*** Dataset excerpts ***

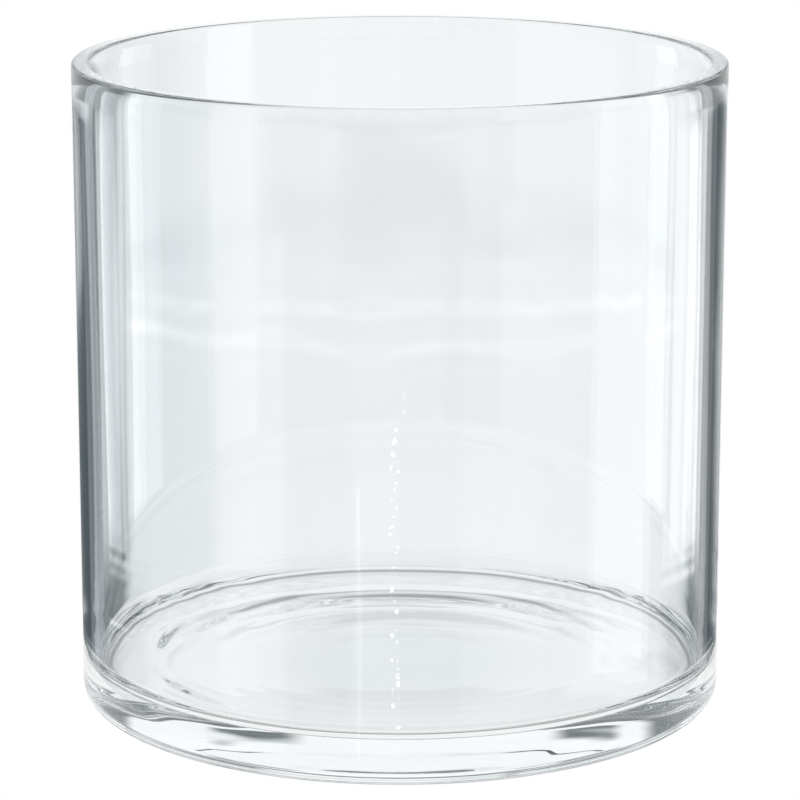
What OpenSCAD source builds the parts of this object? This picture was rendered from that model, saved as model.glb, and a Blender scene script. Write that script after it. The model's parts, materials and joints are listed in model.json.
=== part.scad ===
// Glass cylinder vase: one piece of clear glass, straight sided, with a thick bottom.
// The origin is on the axis of the cylinder, at the level of the surface the vase stands on.
// +Z points up, out of the mouth.

/* [Body] */
// Outside diameter
vase_d = 200; // [120:1:320]
// Height from the surface it stands on to the top of the rim
vase_h = 200; // [80:1:400]
// Thickness of the side wall
wall_t = 5.2; // [3:0.1:9]

/* [Bottom] */
// Thickness of the glass under the floor, measured beside the hollow of the foot
floor_t = 13; // [8:0.5:24]
// Radius of the round corner between the wall and the floor, inside
floor_corner_r = 6; // [2:0.5:15]
// Radius of the round corner between the side and the foot, outside
foot_corner_r = 5; // [2:0.5:12]
// Width of the flat ring that the vase stands on
foot_ring_w = 14; // [6:0.5:30]
// Depth of the shallow hollow inside that ring
foot_hollow_h = 1.5; // [0.5:0.1:4]

/* [Rim] */
// Radius of the melted corners of the rim, at most half of the wall
rim_corner_r = 1.1; // [0.4:0.1:1.4]

/* [Hidden] */

glass_tint = [0.86, 0.92, 0.91, 0.35];
// Facets of a full turn in the preview
turn_facets = 180;
// Facets of a full circle in the outline
corner_facets = 96;
// How far a cut runs past the glass
over = 1;

outer_r = vase_d / 2;
inner_r = outer_r - wall_t;
hollow_r = outer_r - foot_corner_r - foot_ring_w;
// Radius of the ball whose cap is the hollow of the foot
hollow_ball_r = (hollow_r * hollow_r + foot_hollow_h * foot_hollow_h) / (2 * foot_hollow_h);
// The ball is large, so its outline needs many facets to keep the cap true
ball_facets = 2880;

// What a round corner of radius r takes off a square one.
// The centre of the round is at the origin and the corner points towards +X and +Y.
module corner_cut(r) {
    difference() {
        square(r + over);
        circle(r, $fn = corner_facets);
    }
}

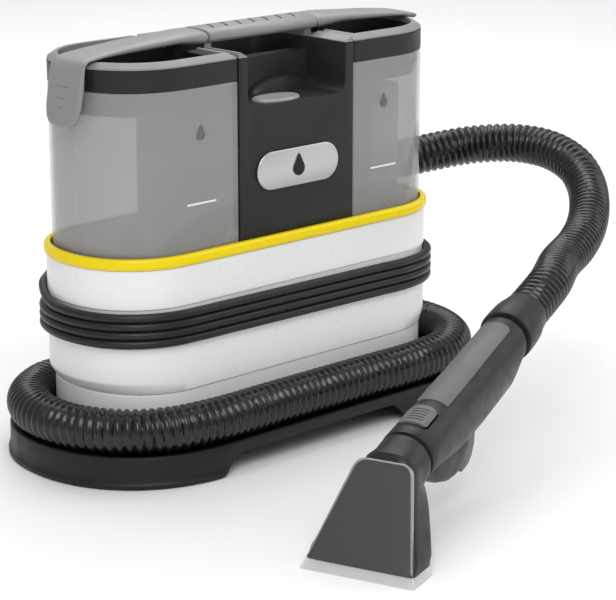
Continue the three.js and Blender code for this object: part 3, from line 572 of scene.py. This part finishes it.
def add_mains_cord(material):
    centre = spline(LEAD_ROUTE, 4)[:-1] + spline([LEAD_ROUTE[-2], LEAD_ROUTE[-1], *wound_turns()[::3],
                                                  *TAIL_ROUTE], 3)[8:]
    curve = bpy.data.curves.new("mains_cord", "CURVE")
    curve.dimensions = "3D"
    curve.bevel_depth = CORD_RADIUS * MM
    curve.bevel_resolution = 5
    curve.use_fill_caps = True
    line = curve.splines.new("POLY")
    line.points.add(len(centre) - 1)
    for point, position in zip(line.points, centre):
        point.co = (*place(position), 1)
    curve.materials.append(material)
    cord = bpy.data.objects.new("mains_cord", curve)
    bpy.context.collection.objects.link(cord)
    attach(cord, "machine")
    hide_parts("power_cord_lead", "power_cord_wrap", "power_cord_tail")
    return cord, centre


# ---------------------------------------------------------------- base and housing
def add_tray(material):
    wall = 3
    outer = [(TRAY_OFFSET - 0.5, 1), (TRAY_OFFSET + 1.6, 1.2), (TRAY_OFFSET + 1.8, 4),
             (TRAY_OFFSET + 0.9, 5.2), (TRAY_OFFSET + 0.4, 8), (TRAY_OFFSET, 14),
             (TRAY_OFFSET, TRAY_RIM_Z - 1.2), (TRAY_OFFSET - 0.5, TRAY_RIM_Z - 0.3),
             (TRAY_OFFSET - 1.4, TRAY_RIM_Z)]
    tray = build("tray_shell", stack(base_outline, outer), material)
    inside = TRAY_OFFSET - wall
    under = stack(base_outline, [(inside, -2), (inside, TRAY_FLOOR_Z - wall)])
    channel = stack(base_outline, [(inside, TRAY_FLOOR_Z), (inside, TRAY_RIM_Z + 2)])
    arch = slab(arch_outline(), -115, 115, "y")
    combine(tray, under, channel, arch)
    posts = [moved(turned([(0, 4), (10, 4), (10, TRAY_FLOOR_Z - 1), (0, TRAY_FLOOR_Z - 1)], 32),
                   Matrix.Translation((x, y, 0))) for x in (-142, 128) for y in (-58, 58)]
    combine(tray, *posts, operation="UNION")
    bevel(tray, 0.7, 2, 50)
    finished(tray, "machine", "base_tray", slot="black_plastic")


def arch_outline():
    """The opening between the feet, an S-curve at each end."""
    left, right, ease, height = -104, 79, 13, 16.5
    rise = []
    for i in range(17):
        t = i / 16
        rise.append((ease * (2 * t - 1), height * t * t * (3 - 2 * t)))
    start = [(left + x, z) for x, z in rise]
    end = [(right - x, z) for x, z in reversed(rise)]
    return [(left - ease, -3), *start, *end, (right + ease, -3)]


def add_housing(materials):
    low, high = BAND_Z
    profile = fillet([(-3, low), (0, low), (0, high), (-3, high)], 0.8)
    band = build("lower_band_shell", ring(band_outline, profile), materials["white"])
    finished(band, "machine", "lower_band", slot="white_shell")

    low, high = HOUSING_Z
    levels = [(-HEM - 3, -3, low), (-HEM - 0.4, -0.4, low), (-HEM, 0, low + 0.5), (-1, 0, HEM_Z - 1.2)]
    levels += [(-0.3, 0, HEM_Z - 0.2), (0, 0, HEM_Z + 1.2)]
    levels += [(offset, offset, z) for offset, z in (
        (0, WRAP_Z[0] - 1.5), (-1.2, WRAP_Z[0] - 0.5), (-1.2, WRAP_Z[1] + 0.5), (0, WRAP_Z[1] + 1.5),
        (0, high - 0.6), (-0.5, high), (-3, high), (-4.2, WRAP_Z[1]), (-4.2, WRAP_Z[0]), (-3, HEM_Z))]
    loops = []
    for reach, width, z in levels:
        outline = stadium(HALF_STRAIGHT, END_REACH + reach, HALF_WIDTH + width, BODY_SHIFT)
        loops.append([(x, y, z) for x, y in outline])
    shell = build("main_housing_shell", skin(loops, wrap=True), materials["white"])
    finished(shell, "machine", "main_housing", slot="white_shell")

    low, high = TRIM_Z
    corners = [(-3.2, low), (1.4, low), (1.9, low + 2.5), (1.7, high - 2), (0.4, high), (-3.2, high)]
    profile = fillet(corners, [0.4, 0.8, 2, 1.2, 1.2, 0.4])
    strip = build("yellow_trim_strip", ring(body_outline, profile), materials["yellow"])
    finished(strip, "machine", "yellow_trim", slot="yellow_trim")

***

### To do
The records above should be repeated in full, exactly as given.

### Output
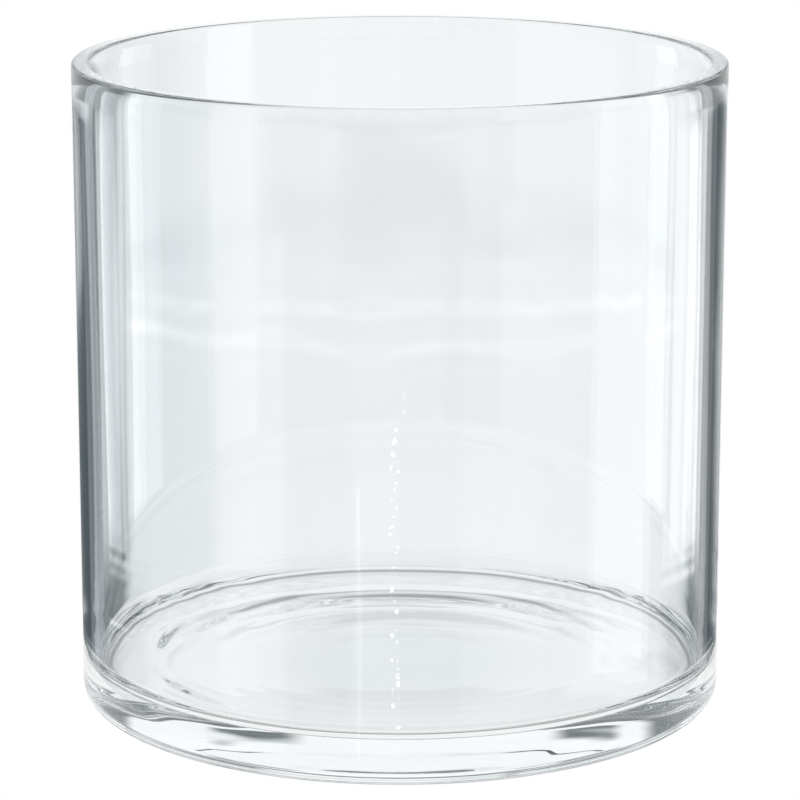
What OpenSCAD source builds the parts of this object? This picture was rendered from that model, saved as model.glb, and a Blender scene script. Write that script after it. The model's parts, materials and joints are listed in model.json.
=== part.scad ===
// Glass cylinder vase: one piece of clear glass, straight sided, with a thick bottom.
// The origin is on the axis of the cylinder, at the level of the surface the vase stands on.
// +Z points up, out of the mouth.

/* [Body] */
// Outside diameter
vase_d = 200; // [120:1:320]
// Height from the surface it stands on to the top of the rim
vase_h = 200; // [80:1:400]
// Thickness of the side wall
wall_t = 5.2; // [3:0.1:9]

/* [Bottom] */
// Thickness of the glass under the floor, measured beside the hollow of the foot
floor_t = 13; // [8:0.5:24]
// Radius of the round corner between the wall and the floor, inside
floor_corner_r = 6; // [2:0.5:15]
// Radius of the round corner between the side and the foot, outside
foot_corner_r = 5; // [2:0.5:12]
// Width of the flat ring that the vase stands on
foot_ring_w = 14; // [6:0.5:30]
// Depth of the shallow hollow inside that ring
foot_hollow_h = 1.5; // [0.5:0.1:4]

/* [Rim] */
// Radius of the melted corners of the rim, at most half of the wall
rim_corner_r = 1.1; // [0.4:0.1:1.4]

/* [Hidden] */

glass_tint = [0.86, 0.92, 0.91, 0.35];
// Facets of a full turn in the preview
turn_facets = 180;
// Facets of a full circle in the outline
corner_facets = 96;
// How far a cut runs past the glass
over = 1;

outer_r = vase_d / 2;
inner_r = outer_r - wall_t;
hollow_r = outer_r - foot_corner_r - foot_ring_w;
// Radius of the ball whose cap is the hollow of the foot
hollow_ball_r = (hollow_r * hollow_r + foot_hollow_h * foot_hollow_h) / (2 * foot_hollow_h);
// The ball is large, so its outline needs many facets to keep the cap true
ball_facets = 2880;

// What a round corner of radius r takes off a square one.
// The centre of the round is at the origin and the corner points towards +X and +Y.
module corner_cut(r) {
    difference() {
        square(r + over);
        circle(r, $fn = corner_facets);
    }
}

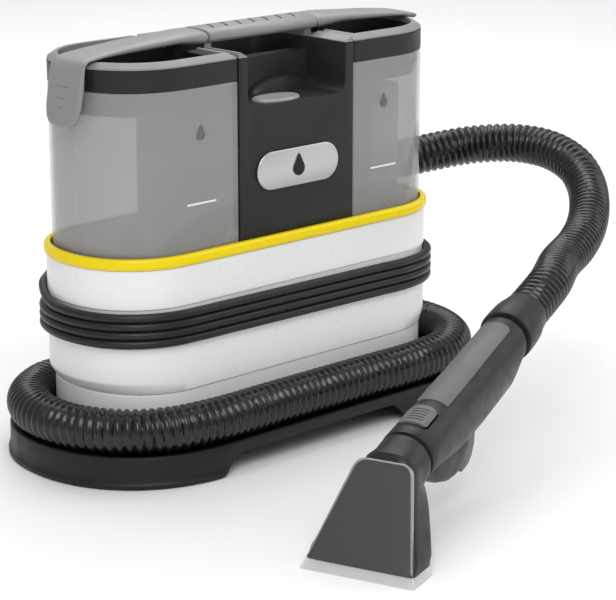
Continue the three.js and Blender code for this object: part 3, from line 572 of scene.py. This part finishes it.
def add_mains_cord(material):
    centre = spline(LEAD_ROUTE, 4)[:-1] + spline([LEAD_ROUTE[-2], LEAD_ROUTE[-1], *wound_turns()[::3],
                                                  *TAIL_ROUTE], 3)[8:]
    curve = bpy.data.curves.new("mains_cord", "CURVE")
    curve.dimensions = "3D"
    curve.bevel_depth = CORD_RADIUS * MM
    curve.bevel_resolution = 5
    curve.use_fill_caps = True
    line = curve.splines.new("POLY")
    line.points.add(len(centre) - 1)
    for point, position in zip(line.points, centre):
        point.co = (*place(position), 1)
    curve.materials.append(material)
    cord = bpy.data.objects.new("mains_cord", curve)
    bpy.context.collection.objects.link(cord)
    attach(cord, "machine")
    hide_parts("power_cord_lead", "power_cord_wrap", "power_cord_tail")
    return cord, centre


# ---------------------------------------------------------------- base and housing
def add_tray(material):
    wall = 3
    outer = [(TRAY_OFFSET - 0.5, 1), (TRAY_OFFSET + 1.6, 1.2), (TRAY_OFFSET + 1.8, 4),
             (TRAY_OFFSET + 0.9, 5.2), (TRAY_OFFSET + 0.4, 8), (TRAY_OFFSET, 14),
             (TRAY_OFFSET, TRAY_RIM_Z - 1.2), (TRAY_OFFSET - 0.5, TRAY_RIM_Z - 0.3),
             (TRAY_OFFSET - 1.4, TRAY_RIM_Z)]
    tray = build("tray_shell", stack(base_outline, outer), material)
    inside = TRAY_OFFSET - wall
    under = stack(base_outline, [(inside, -2), (inside, TRAY_FLOOR_Z - wall)])
    channel = stack(base_outline, [(inside, TRAY_FLOOR_Z), (inside, TRAY_RIM_Z + 2)])
    arch = slab(arch_outline(), -115, 115, "y")
    combine(tray, under, channel, arch)
    posts = [moved(turned([(0, 4), (10, 4), (10, TRAY_FLOOR_Z - 1), (0, TRAY_FLOOR_Z - 1)], 32),
                   Matrix.Translation((x, y, 0))) for x in (-142, 128) for y in (-58, 58)]
    combine(tray, *posts, operation="UNION")
    bevel(tray, 0.7, 2, 50)
    finished(tray, "machine", "base_tray", slot="black_plastic")


def arch_outline():
    """The opening between the feet, an S-curve at each end."""
    left, right, ease, height = -104, 79, 13, 16.5
    rise = []
    for i in range(17):
        t = i / 16
        rise.append((ease * (2 * t - 1), height * t * t * (3 - 2 * t)))
    start = [(left + x, z) for x, z in rise]
    end = [(right - x, z) for x, z in reversed(rise)]
    return [(left - ease, -3), *start, *end, (right + ease, -3)]


def add_housing(materials):
    low, high = BAND_Z
    profile = fillet([(-3, low), (0, low), (0, high), (-3, high)], 0.8)
    band = build("lower_band_shell", ring(band_outline, profile), materials["white"])
    finished(band, "machine", "lower_band", slot="white_shell")

    low, high = HOUSING_Z
    levels = [(-HEM - 3, -3, low), (-HEM - 0.4, -0.4, low), (-HEM, 0, low + 0.5), (-1, 0, HEM_Z - 1.2)]
    levels += [(-0.3, 0, HEM_Z - 0.2), (0, 0, HEM_Z + 1.2)]
    levels += [(offset, offset, z) for offset, z in (
        (0, WRAP_Z[0] - 1.5), (-1.2, WRAP_Z[0] - 0.5), (-1.2, WRAP_Z[1] + 0.5), (0, WRAP_Z[1] + 1.5),
        (0, high - 0.6), (-0.5, high), (-3, high), (-4.2, WRAP_Z[1]), (-4.2, WRAP_Z[0]), (-3, HEM_Z))]
    loops = []
    for reach, width, z in levels:
        outline = stadium(HALF_STRAIGHT, END_REACH + reach, HALF_WIDTH + width, BODY_SHIFT)
        loops.append([(x, y, z) for x, y in outline])
    shell = build("main_housing_shell", skin(loops, wrap=True), materials["white"])
    finished(shell, "machine", "main_housing", slot="white_shell")

    low, high = TRIM_Z
    corners = [(-3.2, low), (1.4, low), (1.9, low + 2.5), (1.7, high - 2), (0.4, high), (-3.2, high)]
    profile = fillet(corners, [0.4, 0.8, 2, 1.2, 1.2, 0.4])
    strip = build("yellow_trim_strip", ring(body_outline, profile), materials["yellow"])
    finished(strip, "machine", "yellow_trim", slot="yellow_trim")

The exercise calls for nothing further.